Thursday, April 10, 2014

My First Border Run

We arrived here in January on a business visa intending to have our work permits within the three allotted months given to us on the visa. In order to apply for the work permit, our school needs to have a license. We had the inspection and submitted everything for the license about two months ago and since then it's been a waiting game. As we continue to wait for the license, Sam and I needed to reapply for a visa to be working in the country. 

The 'border run' is a commonplace occurrence here as many folks arrive on short term tourist visas and need to cross the border and come back whenever their time runs out. By now, you already know how I feel about land borders - they stress me out. Add to my general agitation from land borders the communication in broken English about how this particular visa run will work: bring your passport, passport photos and 20,000baht in cash. A wonderful Thai woman who helps us get things done at school arranged this procedure involving a connection her brother has with someone at immigration.

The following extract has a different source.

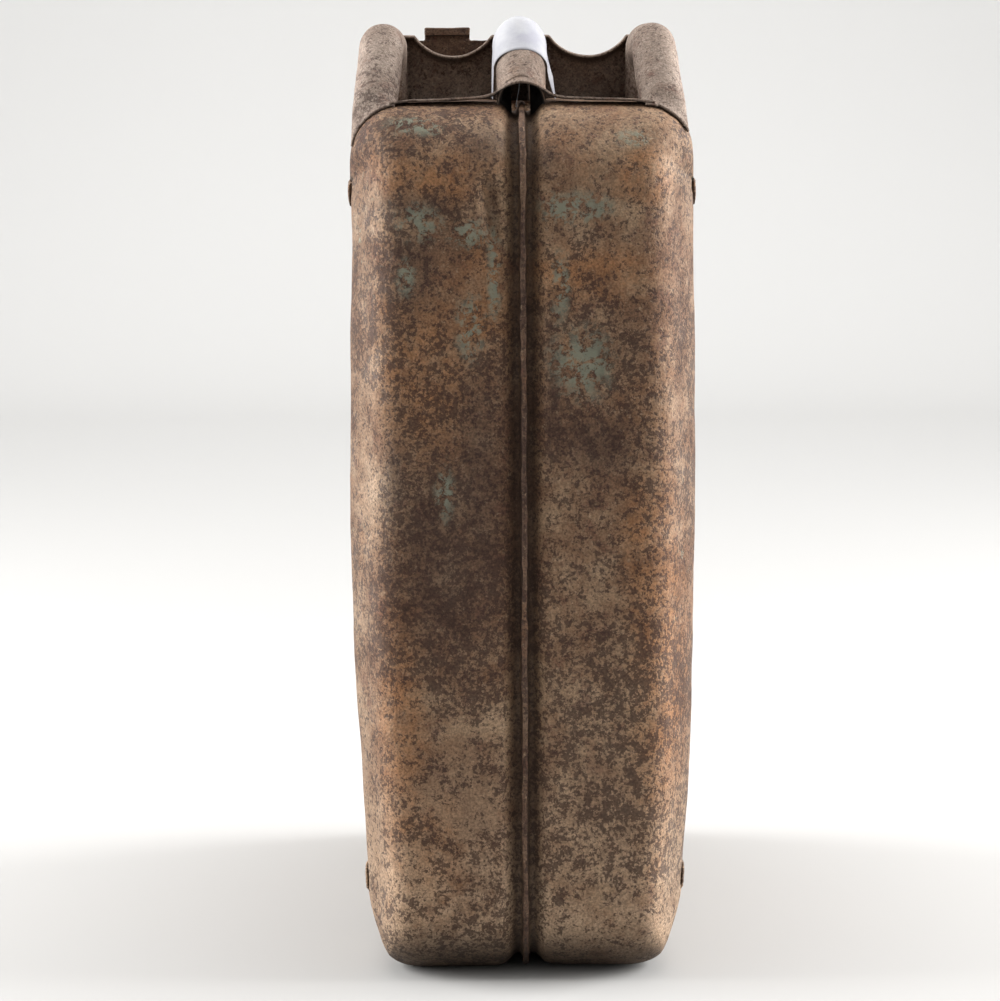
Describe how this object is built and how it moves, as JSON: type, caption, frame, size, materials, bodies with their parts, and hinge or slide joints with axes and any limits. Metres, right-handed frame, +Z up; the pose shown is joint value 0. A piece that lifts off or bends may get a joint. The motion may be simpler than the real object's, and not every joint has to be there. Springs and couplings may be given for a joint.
{
  "type": "jerry can",
  "caption": "Rusted steel fuel can of two welded pressed shells, with a three-bar carrying handle, a short tilted spout and a hinged lid held shut by a cam lever",
  "frame": {"origin": "centre of the box round the can, on the ground it stands on", "axes": "+X across the can's width, +Y from the plain narrow end to the spout end, +Z up"},
  "size_m": [0.166, 0.345, 0.4675],
  "materials": {
    "rusted_steel": "matt, rusted through old paint",
    "rusted_weld": "matt, rusted weld bead",
    "rusted_pin": "dull, worn and rusted",
    "gasket_rubber": "aged black rubber",
    "tag_paper": "plain white paper"
  },
  "bodies": {
    "can": {"shell_left": "rusted_steel", "shell_right": "rusted_steel", "seam_weld": "rusted_weld", "handle_unit": "rusted_steel", "handle_welds": "rusted_weld", "lid_catch": "rusted_steel", "neck_collar": "rusted_steel", "neck_tube": "rusted_steel", "neck_lugs": "rusted_steel", "hinge_bracket": "rusted_steel", "hinge_pin": "rusted_pin", "air_pipe": "rusted_steel", "air_pipe_bridge": "rusted_steel", "paper_tag": "tag_paper"},
    "lid": {"lid": "rusted_steel", "lid_strap": "rusted_steel", "lid_ears": "rusted_steel", "gasket": "gasket_rubber", "gasket_retainer": "rusted_steel", "retainer_rivet": "rusted_pin"},
    "lever": {"lever": "rusted_steel", "lever_pin": "rusted_pin"}
  },
  "joints": [
    {"name": "lid_hinge", "type": "hinge", "parent": "can", "child": "lid", "pos_m": [0, 0.06766, 0.42912], "axis": [1, 0, 0], "range_deg": [0, 105]},
    {"name": "lever_pivot", "type": "hinge", "parent": "lid", "child": "lever", "pos_m": [0, 0.13181, 0.42406], "axis": [1, 0, 0], "range_deg": [0, 110]}
  ]
}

Sam and I met Ju (the wonderful Thai woman who works for the school's Thai owner and helps us with so much) at 8am on Wednesday. With her - her brother with the connection, Gheo, and their adorable mom, mai in Thai. Things are going the Thai way - everything is a family affair here and everything involves someone who has a connection. Check, check.

We got in the van with a driver and began the 5ish hour drive to Aranyaprathet, a Thai border city next to Cambodia. We slept most of the way, enjoying the large and comfortable van as a stark contrast to the way we're historically accustomed to arriving at land borders. 

Our ride to the border.
Ju knew some fabulous places to eat in Aranyaprathet - each meal we had was delicious and I was eager to try new food at her suggestion - all aroi mak ma (very delicious). She told us about the Vietnamese influence here and took us to two great Vietnamese places. This dish is from our meal at a Thai place where the cook is a regal looking 84-year-old woman. She knows how it's done.

Suki - vegetables/noodle soup with egg.
We stayed at a far nicer hotel on the work tab than Sam and I normally do in border towns and it was fun to lounge in the big bed and watch English TV shows.

Chez Tournesol.

After settling into our room, we went right to the border to see about the visa. Having been through here twice before and now with three Thai people, I felt quite a lot more comfortable, but still hugged by backpack to my stomach as if I had precious jewels in there. The place is just full of people doing everything from sitting around to pulling wagons to peddling an overpriced visa to Cambodia. We maneuvered through a large crowd of people sitting just outside the border office and I kept my head down to avoid awkward eye contact with the people staring at the only white people in sight. Ju pulled us right to the front of the line of about 20 people waiting for stamps and we had our passports checked right then and went to the back room while Ju, her brother and the immigration police talked and smiled and nodded to me and Sam. 

Cambodian side of the border.

We walked away and left the Thai side and got in a tuk tuk to the Star Vegas Casino (one of many in this no man's land between the border of Thailand and Cambodia). I guess we were killing time while our passports were being processed. It was surreal - passportless in this no man's land that is historically notorious for human trafficking and here we are going into a casino. Don't worry, family, we stayed alert and Ju was by our side the whole time. After some people watching, duty free shopping and a stroll through the pawn shop (sad vibe in a casino pawn shop), we went back to the border to see if our visas were ready. All was well, we said many kapkunka's (thank yous) and wais (polite bows) and walked back into Thailand.

There is an enormous market on the Thai side, so of course we rented a golf cart and went shopping.

Rongkluea market.

Songkran (Thai New Year) shirts.

Mai bpen rai (no worries) as they say in Thailand. Everything worked out for our first visa run thanks to Ju and her brother and mother. It ended up being a great getaway and so much fun to hang out with what now feels like our Thai family.